**Set task:** Scan the material for the word "before", and copy each line where it shows up.

═══ Collected data ═══

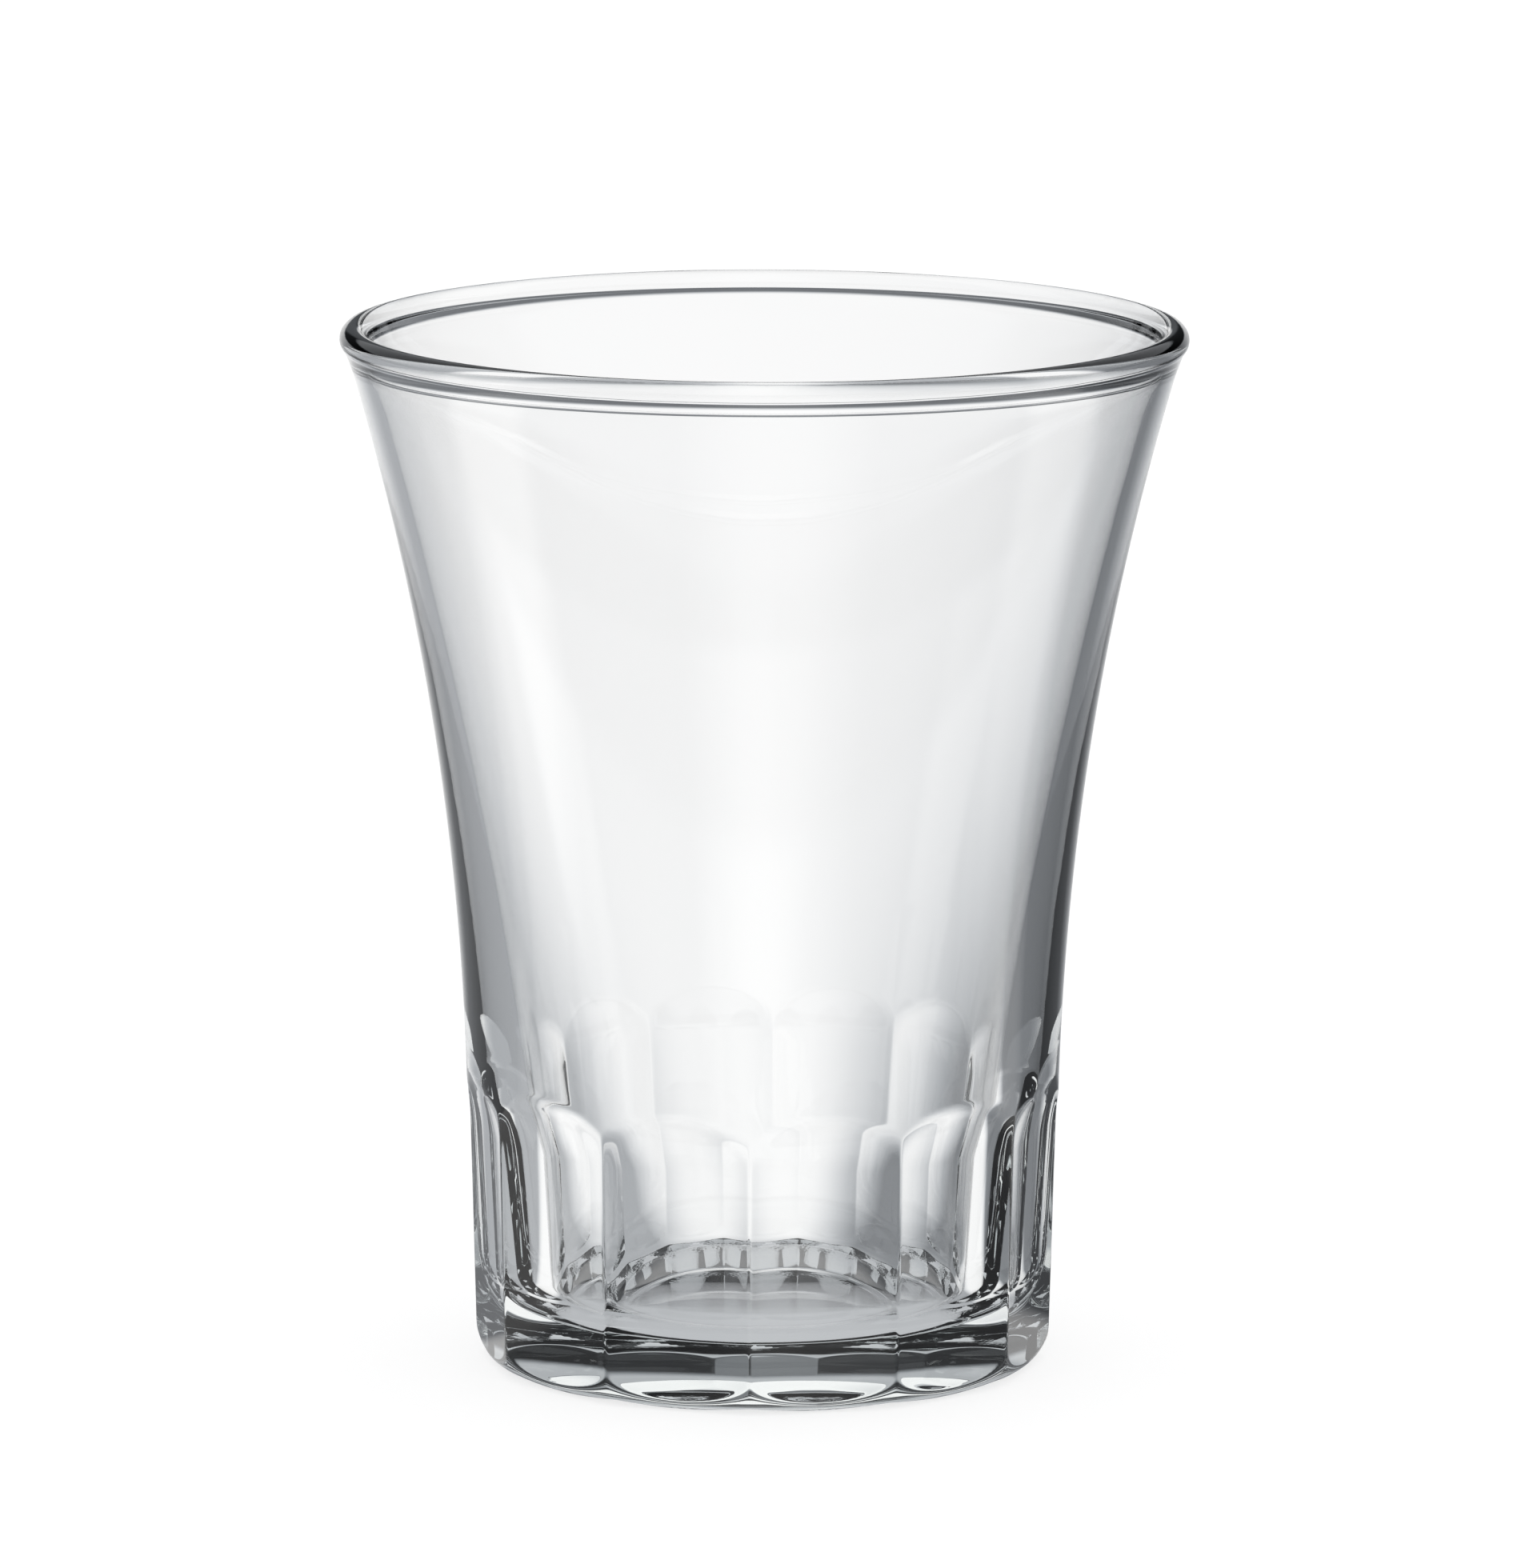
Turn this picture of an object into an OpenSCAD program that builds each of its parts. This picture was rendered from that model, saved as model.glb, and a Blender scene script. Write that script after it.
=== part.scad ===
// Juice glass: a pressed tumbler of clear glass, with a flared bowl,
// a rounded bead at the rim and a heavy foot with flat facets that end in arches.
// The origin is the middle of the table face and +Z runs up through the mouth.

/* [Overall] */
// Height from the table to the top of the rim
glass_h = 90; // [80:1:110]
// Widest diameter, across the bead at the rim
rim_d = 72.6; // [68:0.1:84]
// Diameter that the drafted side of the foot would have at table level
foot_d = 49.8; // [46:0.1:54]
// Draft of the foot's side, in degrees
foot_draft = 1.5; // [1:0.1:2.5]
// Height where the straight side of the foot turns into the flare
flare_h = 24.4; // [23:0.1:34]

/* [Rim] */
// Thickness of the rounded bead at the rim
rim_t = 2.3; // [1.8:0.1:3.2]
// How far the bead stands proud of the side below it
bead_proud = 0.3; // [0.1:0.05:0.6]

/* [Bowl] */
// Thickness of the base, from the table to the floor of the bowl
floor_t = 5; // [4:0.1:10]
// Wall where the flare starts, from the bowl to the drafted side
foot_wall = 4.7; // [4:0.1:6]
// Radius of the long curve of the bowl's side
bowl_curve_r = 480; // [300:10:1200]
// Radius of the round between the bowl's side and its floor
bowl_heel_r = 4; // [3:0.1:9]

/* [Facets] */
// Number of facets round the foot
facet_n = 12; // [10:2:14]
// Depth of a facet's middle below the drafted side
facet_depth = 1; // [0.9:0.01:1.6]
// Height where a facet starts to run out into its arch
facet_h = 20.9; // [14:0.1:22]
// Radius of the curve that runs a facet out
runout_r = 12; // [8:1:30]
// Turn of the facets about the axis, in degrees
facet_turn = 12.5; // [0:0.1:30]

/* [Foot] */
// Height where the heel starts to round in
heel_h = 3.3; // [2.5:0.1:5]
// Radius of the heel
heel_r = 3.5; // [3.4:0.1:8]
// Radius of the small round between the heel and the table face
edge_r = 0.8; // [0.4:0.1:1.4]
// Diameter of the shallow hollow under the foot
hollow_d = 40; // [20:1:41]
// Depth of the hollow at the axis
hollow_depth = 0.8; // [0.3:0.1:2.5]
// Depth, at the edge of the table face, of the grooves that part the foot's petals
groove_depth = 0.3; // [0.2:0.05:0.6]
// Half width of a groove where it meets the table face
groove_half_w = 4.8; // [2:0.1:5]

/* [Hidden] */

// Sides of the true circles: short arcs, long arcs and turned surfaces
arc_fn = 96;
long_arc_fn = 2880;
turn_fn = 240;

// Overrun of the cutters past the surfaces that they open
overrun = foot_wall / 2;

// How much steeper than the drafted side the flare is where it crosses it
flare_lean_share = 0.15;

// How far two curves that touch dip into one another, so that they meet in a clean line
dip_share = 0.0005;

// How far the side of the bowl runs into the bead
bead_dip_share = 0.02;

// How much higher every other facet stands, so that just three faces meet at each corner of a ridge
stagger_share = 0.002;

// Radius of the drafted side at height z
function drafted_r(z) = foot_d / 2 + z * tan(foot_draft);

// Centre of a curve of radius r through the points a and b, on the outer side of their chord
function curve_centre(a, b, r) =
    let (chord = b - a, half = norm(chord) / 2, away = [chord[1], -chord[0]] / norm(chord))
    (a + b) / 2 + away * sqrt(r * r - half * half);

// The bead at the rim
bead_r = rim_t / 2;
bead_h = glass_h - bead_r;
bead_axis_r = rim_d / 2 - bead_r;

// The flare crosses the drafted side at a hair's breadth of an angle and passes under the bead
side_out = [cos(foot_draft), -sin(foot_draft)];
flare_lean = foot_draft * (1 + flare_lean_share);
flare_out = [cos(flare_lean), -sin(flare_lean)];
flare_start = [drafted_r(flare_h), flare_h];
flare_end = [rim_d / 2 - bead_proud, bead_h];
flare_chord = flare_end - flare_start;
flare_r = (flare_chord * flare_chord) / (2 * (flare_chord * flare_out));
flare_axis = flare_start + flare_r * flare_out;
flare_dip_h = flare_axis[1] - flare_r * side_out[1];

// The side of the bowl runs from the bead's inner edge down towards the floor
bowl_top = [bead_axis_r - bead_r * (1 - bead_dip_share), bead_h];
bowl_low = [drafted_r(flare_h) - foot_wall, flare_h];
bowl_axis = curve_centre(bowl_low, bowl_top, bowl_curve_r);

// The round at the floor touches the floor and dips into the side of the bowl
bowl_heel_h = floor_t + bowl_heel_r;
bowl_reach = bowl_curve_r + bowl_heel_r * (1 - dip_share);
bowl_heel_drop = bowl_heel_h - bowl_axis[1];
floor_r = bowl_axis[0] - sqrt(bowl_reach * bowl_reach - bowl_heel_drop * bowl_heel_drop);
bowl_heel_axis = [floor_r, bowl_heel_h];
bowl_touch = bowl_axis + (bowl_heel_axis - bowl_axis) * bowl_curve_r / bowl_reach;

// The heel leaves the drafted side at heel_h, and the edge round dips through it
heel_axis = [drafted_r(heel_h) - heel_r, heel_h];
edge_reach = heel_r * (1 + dip_share) - edge_r;
edge_drop = heel_h - edge_r;
edge_axis = [heel_axis[0] + sqrt(edge_reach * edge_reach - edge_drop * edge_drop), edge_r];
edge_touch_h = heel_h - edge_drop * heel_r / edge_reach;

// The hollow under the foot is part of a sphere
hollow_sphere_r = (hollow_d * hollow_d / 4 + hollow_depth * hollow_depth) / (2 * hollow_depth);

// A facet's plane has the draft of the side, and its run-out curves away from it
facet_low = [drafted_r(-overrun) - facet_depth, -overrun];
facet_top = [drafted_r(facet_h) - facet_depth, facet_h];
runout_axis = facet_top + runout_r * (1 - dip_share) * side_out;
facet_half_w = drafted_r(facet_h) * tan(180 / facet_n) + overrun;
facet_lift = facet_h * stagger_share;

// A groove starts within the hollow and reaches its depth at the edge of the table face
groove_start = hollow_d / 2 - overrun / 2;
groove_run = edge_axis[0] - groove_start;
groove_slope = atan(groove_depth / groove_run);
groove_len = foot_d / 2 - groove_start + overrun;
groove_below_share = 3;

// Cross-section of the glass without its bowl, from the axis outwards
module outer_half() {
    polygon([[0, heel_h], [drafted_r(heel_h), heel_h], [drafted_r(bead_h), bead_h], [0, bead_h]]);
    difference() {
        translate([0, flare_dip_h]) square([rim_d / 2, bead_h - flare_dip_h]);
        translate(flare_axis) circle(r = flare_r, $fn = long_arc_fn);
    }
    square([edge_axis[0], heel_h + overrun]);
    intersection() {
        translate(heel_axis) circle(r = heel_r, $fn = arc_fn * 4);
        translate([0, edge_touch_h]) square([foot_d, 2 * heel_r]);
    }
    translate(edge_axis) circle(r = edge_r, $fn = arc_fn);
}

// The shallow hollow under the foot
module hollow() {
    translate([0, 0, hollow_depth - hollow_sphere_r]) sphere(r = hollow_sphere_r, $fn = long_arc_fn / 8);
}

// Cross-section of the bowl, from the axis outwards
module bowl_half() {
    polygon([
        [0, floor_t],
        [floor_r, floor_t],
        bowl_touch,
        [0, bowl_touch[1]]
    ]);
    translate(bowl_heel_axis) circle(r = bowl_heel_r, $fn = arc_fn * 2);
    difference() {
        translate([0, bowl_touch[1]]) square([rim_d / 2, glass_h - bowl_touch[1]]);
        translate(bowl_axis) circle(r = bowl_curve_r, $fn = long_arc_fn);
    }
    translate([0, bead_h]) square([bead_axis_r, bead_r + overrun]);
}

// Cross-section of the rim's bead, which the bowl leaves whole
module bead_half() {
    translate([bead_axis_r, bead_h]) circle(r = bead_r, $fn = arc_fn);
}

// What one facet takes off: a flat with draft, then a curve that runs out of the side
module facet_cut() {
    rotate([90, 0, 0])
        linear_extrude(height = 2 * facet_half_w, center = true) {
            polygon([facet_low, [foot_d, -overrun], [foot_d, facet_h], facet_top]);
            translate(runout_axis) circle(r = runout_r, $fn = arc_fn * 4);
        }
}

// What one groove takes off: a shallow V that deepens outwards
module groove_cut() {
    translate([groove_start, 0, 0])
        rotate([0, -groove_slope, 0])
        rotate([90, 0, 90])
        linear_extrude(height = groove_len)
        scale(groove_below_share)
        polygon([[0, 0], [-groove_half_w, -groove_depth], [groove_half_w, -groove_depth]]);
}

// The whole glass, which is one piece of pressed glass
module tumbler() {
    color("aliceblue", 0.4)
        difference() {
            rotate_extrude($fn = turn_fn)
                union() {
                    difference() {
                        outer_half();
                        bowl_half();
                    }
                    bead_half();
                }
            hollow();
            for (i = [0:facet_n - 1])
                rotate([0, 0, facet_turn + i * 360 / facet_n])
                    translate([0, 0, i % 2 * facet_lift])
                    facet_cut();
            for (i = [0:facet_n - 1])
                rotate([0, 0, facet_turn + (i + 1 / 2) * 360 / facet_n])
                    groove_cut();
        }
}

tumbler();
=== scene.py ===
import math

import bmesh
import bpy
import numpy as np
from bpy.props import FloatProperty, FloatVectorProperty, IntProperty, PointerProperty
from mathutils import Matrix, Vector


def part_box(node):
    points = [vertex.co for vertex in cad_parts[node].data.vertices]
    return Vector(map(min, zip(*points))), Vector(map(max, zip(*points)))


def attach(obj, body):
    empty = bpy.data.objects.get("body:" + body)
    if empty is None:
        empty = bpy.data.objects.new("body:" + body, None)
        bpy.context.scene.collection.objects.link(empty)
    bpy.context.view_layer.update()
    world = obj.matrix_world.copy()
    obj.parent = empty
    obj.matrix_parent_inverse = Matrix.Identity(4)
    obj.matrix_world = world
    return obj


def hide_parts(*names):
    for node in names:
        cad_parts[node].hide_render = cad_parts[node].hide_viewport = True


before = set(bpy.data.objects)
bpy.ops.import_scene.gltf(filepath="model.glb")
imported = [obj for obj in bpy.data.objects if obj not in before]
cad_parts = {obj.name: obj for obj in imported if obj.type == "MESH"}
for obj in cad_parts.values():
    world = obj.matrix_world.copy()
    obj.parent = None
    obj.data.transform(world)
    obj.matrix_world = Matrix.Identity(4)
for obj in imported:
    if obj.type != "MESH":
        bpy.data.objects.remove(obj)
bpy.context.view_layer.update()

bl_info = {
    "name": "Pressed juice glass",
    "version": (1, 0, 0),
    "blender": (4, 5, 0),
    "location": "3D View > Sidebar > Juice glass",
    "description": "Models a pressed juice glass with a faceted foot, and a pale studio round it",
    "category": "Object",
}

GLASS_LOW, GLASS_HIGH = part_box("tumbler")
GLASS_H = GLASS_HIGH[2] - GLASS_LOW[2]
RIM_D = GLASS_HIGH[0] - GLASS_LOW[0]

# Points along each stretch of the half section, and columns round the axis
HOLLOW_POINTS = 14
FACE_POINTS = 14
EDGE_POINTS = 5
HEEL_POINTS = 44
SIDE_POINTS = 14
ARCH_POINTS = 44
FLARE_POINTS = 34
BEAD_POINTS = 26
BOWL_POINTS = 44
BOWL_HEEL_POINTS = 18
FLOOR_POINTS = 6
COLUMNS = 360

# Points nearer than this are one point
MERGE = 1e-7

# How strongly the columns gather at the ridges
RIDGE_GATHER = 0.8

# Share of the run-out below and above a facet's end that has close points
ARCH_BELOW_SHARE = 1 / 24
ARCH_ABOVE_SHARE = 1 / 2

# Where the bead leaves the side below it
BEAD_START = -0.9

# The room that the glass shows: where its parts lie, and how softly they end
BACKDROP_TURN = math.radians(4)
BACKDROP_FADE = 0.045
STRIP_HALF_W = (0.09, 0.17)
SIDE_FULL = 0.99
RIGHT_TURN = math.radians(-45)
RIGHT_HALF_W = (math.radians(38), math.radians(12))
CEILING_FADE = 0.05
# Radii where the floor's painted pool of light under the glass fades out
PAINTED_LIGHT_UNDER_R = (0.020, 0.026)

# The floor and its white, and how near and far the camera sees
WHITE = (1, 1, 1)
FLOOR_R = 3
FLOOR_SIDES = 96
FLOOR_GREY = 0.35
CLIP = (0.01, 20)


class GlassSizes(bpy.types.PropertyGroup):
    """Sizes of the glass, in metres."""

    height: FloatProperty(
        name="Height", description="From the table to the top of the rim",
        default=GLASS_H, unit="LENGTH")
    rim_d: FloatProperty(
        name="Rim width", description="Widest diameter, across the bead", default=RIM_D, unit="LENGTH")
    foot_d: FloatProperty(
        name="Foot width", description="Diameter of the drafted side at table level",
        default=0.0498, unit="LENGTH")
    draft: FloatProperty(
        name="Draft", description="Lean of the foot's side", default=math.radians(1.5), subtype="ANGLE")
    flare_h: FloatProperty(
        name="Flare start", description="Height where the side starts to flare",
        default=0.0244, unit="LENGTH")
    rim_t: FloatProperty(
        name="Bead", description="Thickness of the bead at the rim", default=0.0023, unit="LENGTH")
    bead_proud: FloatProperty(
        name="Bead step", description="How far the bead stands proud", default=0.0003, unit="LENGTH")
    floor_t: FloatProperty(
        name="Base thickness", description="From the table to the floor of the bowl",
        default=0.005, unit="LENGTH")
    foot_wall: FloatProperty(
        name="Wall at the flare", description="Wall where the flare starts",
        default=0.0047, unit="LENGTH")
    bowl_curve_r: FloatProperty(
        name="Bowl curve", description="Radius of the long curve of the bowl",
        default=0.48, unit="LENGTH")
    bowl_heel_r: FloatProperty(
        name="Bowl heel", description="Round between the bowl's side and floor",
        default=0.004, unit="LENGTH")
    facet_n: IntProperty(name="Facets", description="Number of facets round the foot", default=12)
    facet_depth: FloatProperty(
        name="Facet depth", description="Depth of a facet's middle", default=0.001, unit="LENGTH")
    facet_h: FloatProperty(
        name="Facet height", description="Height where a facet starts to run out",
        default=0.0209, unit="LENGTH")
    runout_r: FloatProperty(
        name="Run-out", description="Radius of the curve that ends a facet",
        default=0.012, unit="LENGTH")
    facet_turn: FloatProperty(
        name="Facet turn", description="Turn of the facets",
        default=math.radians(12.5), subtype="ANGLE")
    heel_h: FloatProperty(
        name="Heel height", description="Height where the heel rounds in",
        default=0.0033, unit="LENGTH")
    heel_r: FloatProperty(
        name="Heel", description="Radius of the heel", default=0.0035, unit="LENGTH")
    edge_r: FloatProperty(
        name="Foot edge", description="Round between heel and table face",
        default=0.0008, unit="LENGTH")
    hollow_d: FloatProperty(
        name="Hollow width", description="Diameter of the hollow under the foot",
        default=0.04, unit="LENGTH")
    hollow_depth: FloatProperty(
        name="Hollow depth", description="Depth of the hollow at the axis",
        default=0.0008, unit="LENGTH")
    groove_depth: FloatProperty(
        name="Groove depth", description="Depth of a groove at the foot's edge",
        default=0.0003, unit="LENGTH")
    groove_half_w: FloatProperty(
        name="Groove half width", description="Half width of a groove", default=0.0048, unit="LENGTH")
    ridge_soft: FloatProperty(
        name="Ridge softness", description="Blend between two facets", default=0.0001, unit="LENGTH")
    arch_soft: FloatProperty(
        name="Arch softness", description="Blend between a facet and the side",
        default=0.00025, unit="LENGTH")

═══

**Result:**
before = set(bpy.data.objects)
imported = [obj for obj in bpy.data.objects if obj not in before]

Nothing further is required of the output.